Artificial intelligence (AI) can provide support to doctors in disease prevention, as well as during diagnosis and treatment. To promote the development of this field, including in Latvia, the Institute of Clinical and Preventive Medicine at the Faculty of Medicine and Life Sciences of the University of Latvia (UL ICPM FMLS) participates in international projects focused on AI creation and implementation, especially in diagnostics and screening. For example, AI support in cancer screening programs in the EU is being evaluated in the EUCanScreen project, while machine learning and AI models are being developed for lung cancer risk assessment in the LUCIA project and for early gastric cancer diagnostics in the AIDA project.
One of UL ICPM FMLS's projects, where the institute is involved in AI training and development, is AIDA – an AI-based diagnostic assistant for detecting gastric inflammations, which could help detect gastric cancer or various precancerous conditions.
In the project countries – Latvia, France, Spain, Lithuania, and Portugal – data has been collected for about a year, consisting of tissue images showing different precancerous or cancerous conditions. In these images, experts – pathologists – have marked areas where cancerous or precancerous cells are visible.
These images are used to train AI models that will be able to recognize these pathologies in new samples. The trained AI models will then be used in the project's overall early cancer detection platform or in a separate program, providing pathologists with information about the pathologies in the images and characterizing their severity.
"The first results are already in – after a year of successful collaboration between UL ICPM FMLS and researchers from the Institute of Electronics and Computer Science – in a simple task, the AI recognizes cancer-affected cells with 92% accuracy. But we will continue to work towards achieving even better results," says Inese Poļaka, leading researcher at the UL FMLS Institute.
In order for AI to "recognize" cancer cells, images of various types of gastric cancer and precancerous conditions must first be collected. In these images, pathology specialists mark the affected tissues, thus documenting their knowledge, which is then transferred to the artificial intelligence, training it on these labeled images.
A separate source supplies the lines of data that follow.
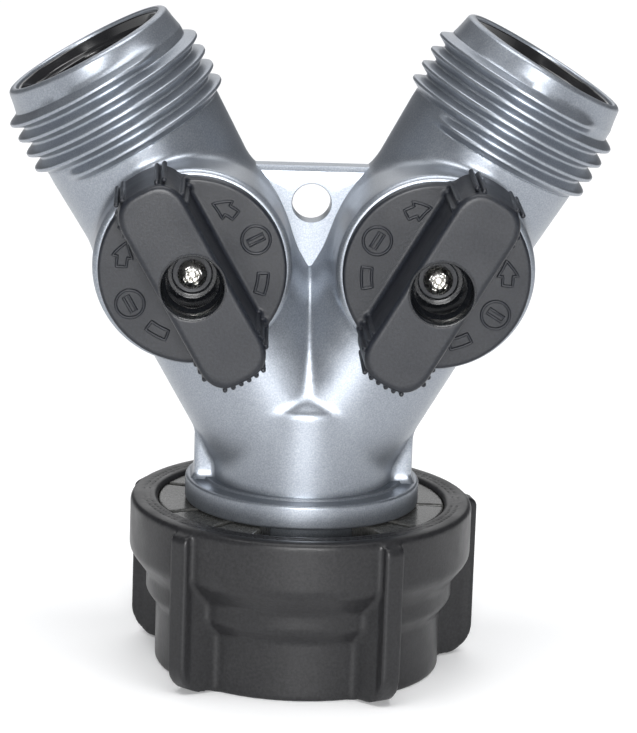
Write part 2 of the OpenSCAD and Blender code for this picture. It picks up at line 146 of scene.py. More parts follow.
def surface_net(field, lo, hi, h):
    """Points and quads of the surface where a field is zero, on a grid of pitch h."""
    n = [int(math.ceil((b - a) / h)) + 1 for a, b in zip(lo, hi)]
    ax = [a + h * np.arange(k) for a, k in zip(lo, n)]
    vol = np.empty(n, np.float32)
    for i in range(0, n[0], NET_SLAB):
        g = np.meshgrid(ax[0][i : i + NET_SLAB], ax[1], ax[2], indexing="ij")
        vol[i : i + NET_SLAB] = field(*g)
    inside = vol < 0
    # Cells with a sign change get one vertex, at the mean of their edge crossings.
    c = inside[:-1, :-1, :-1].astype(np.uint8)
    total = np.zeros_like(c)
    for dx in (0, 1):
        for dy in (0, 1):
            for dz in (0, 1):
                total += inside[
                    dx : n[0] - 1 + dx, dy : n[1] - 1 + dy, dz : n[2] - 1 + dz
                ]
    cells = np.argwhere((total > 0) & (total < 8))
    index = np.full(c.shape, -1, np.int64)
    index[tuple(cells.T)] = np.arange(len(cells))
    acc = np.zeros((len(cells), 3))
    cnt = np.zeros(len(cells))
    corners = [(a, b, d) for a in (0, 1) for b in (0, 1) for d in (0, 1)]
    for p in corners:
        for axis in range(3):
            if p[axis]:
                continue
            q = list(p)
            q[axis] = 1
            v0 = vol[tuple((cells + p).T)]
            v1 = vol[tuple((cells + q).T)]
            m = (v0 < 0) != (v1 < 0)
            t = np.where(m, v0 / np.where(m, v0 - v1, 1), 0)
            at = cells + np.array(p, float)
            at[:, axis] += t
            acc[m] += at[m]
            cnt[m] += 1
    pts = np.array(lo) + h * acc / cnt[:, None]
    # A quad round every grid edge that changes sign.
    quads = []
    for axis in range(3):
        u, v = (axis + 1) % 3, (axis + 2) % 3
        a = [slice(None)] * 3
        b = [slice(None)] * 3
        a[axis], b[axis] = slice(0, -1), slice(1, None)
        s0, s1 = inside[tuple(a)], inside[tuple(b)]
        edge = np.argwhere(s0 != s1)
        edge = edge[(edge[:, u] > 0) & (edge[:, v] > 0)]
        edge = edge[(edge[:, u] < n[u] - 1) & (edge[:, v] < n[v] - 1)]
        ring = []
        for du, dv in ((-1, -1), (0, -1), (0, 0), (-1, 0)):
            k = edge.copy()
            k[:, u] += du
            k[:, v] += dv
            ring.append(index[tuple(k.T)])
        quad = np.stack(ring, 1)
        flip = ~s0[tuple(edge.T)]
        quad[flip] = quad[flip][:, ::-1]
        quads.append(quad)
    quads = np.concatenate(quads)
    for _ in range(NET_STEPS):
        f, g = gradient(field, pts)
        step = f / np.maximum((g * g).sum(1), 0.2)
        pts -= g * np.clip(step, -h, h)[:, None]
    return pts, quads


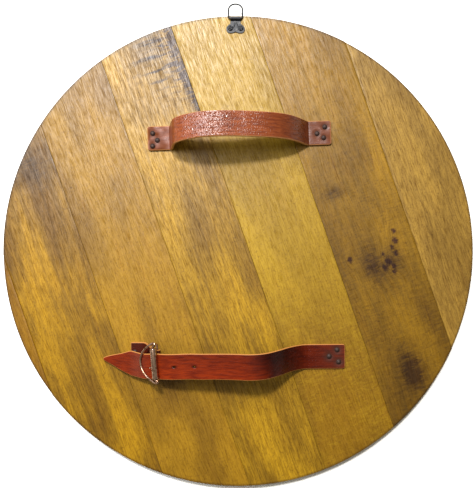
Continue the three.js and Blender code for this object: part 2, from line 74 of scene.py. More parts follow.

"The raw material comes from the UL ICPM FMLS biobank, which contains samples of pathological gastric mucosa fragments, stained with hematoxylin and eosin – the most commonly used staining method in practice. This specimen is scanned with a special scanner, producing a digital file of approximately 5-6 GB, in which cancer cells are visible at various magnifications. We then process this file, outlining the boundaries of the tumor," says Jānis Ziemelis, a resident doctor in pathology at Riga East University Hospital.
These files are then analyzed by AI, which learns by comparing images with and without tumors. Based on the processed information, a model is developed that the AI will use in the future to identify cancer cells. The more samples that are collected, the better the AI will become. The next phase of the project will involve the analysis of precancerous conditions.
"The biggest challenge for pathologists is marking tumor complexes in specimens where there is uncertainty about whether the scattered cells belong to a tumor complex or something else, like an inflammatory infiltrate. To clarify this, additional tests are performed, such as immunohistochemical examination, which specifies the tumor's boundaries and location within the layers of the stomach wall," emphasizes Jānis Ziemelis.
"In the AIDA project, when developing the AI system, we are also giving special attention to the ethical, transparent, and verifiable development of AI, based on EU guidelines," says Inese Poļaka, adding that AI in medicine is a very relevant topic. She predicts that the global market for AI medical solutions will grow by 40% annually, reaching 173 billion USD by 2029. In medicine, AI has great potential in data processing, diagnostics, prevention, microbiome analysis, and the analysis of various sensor data aimed at detecting diseases.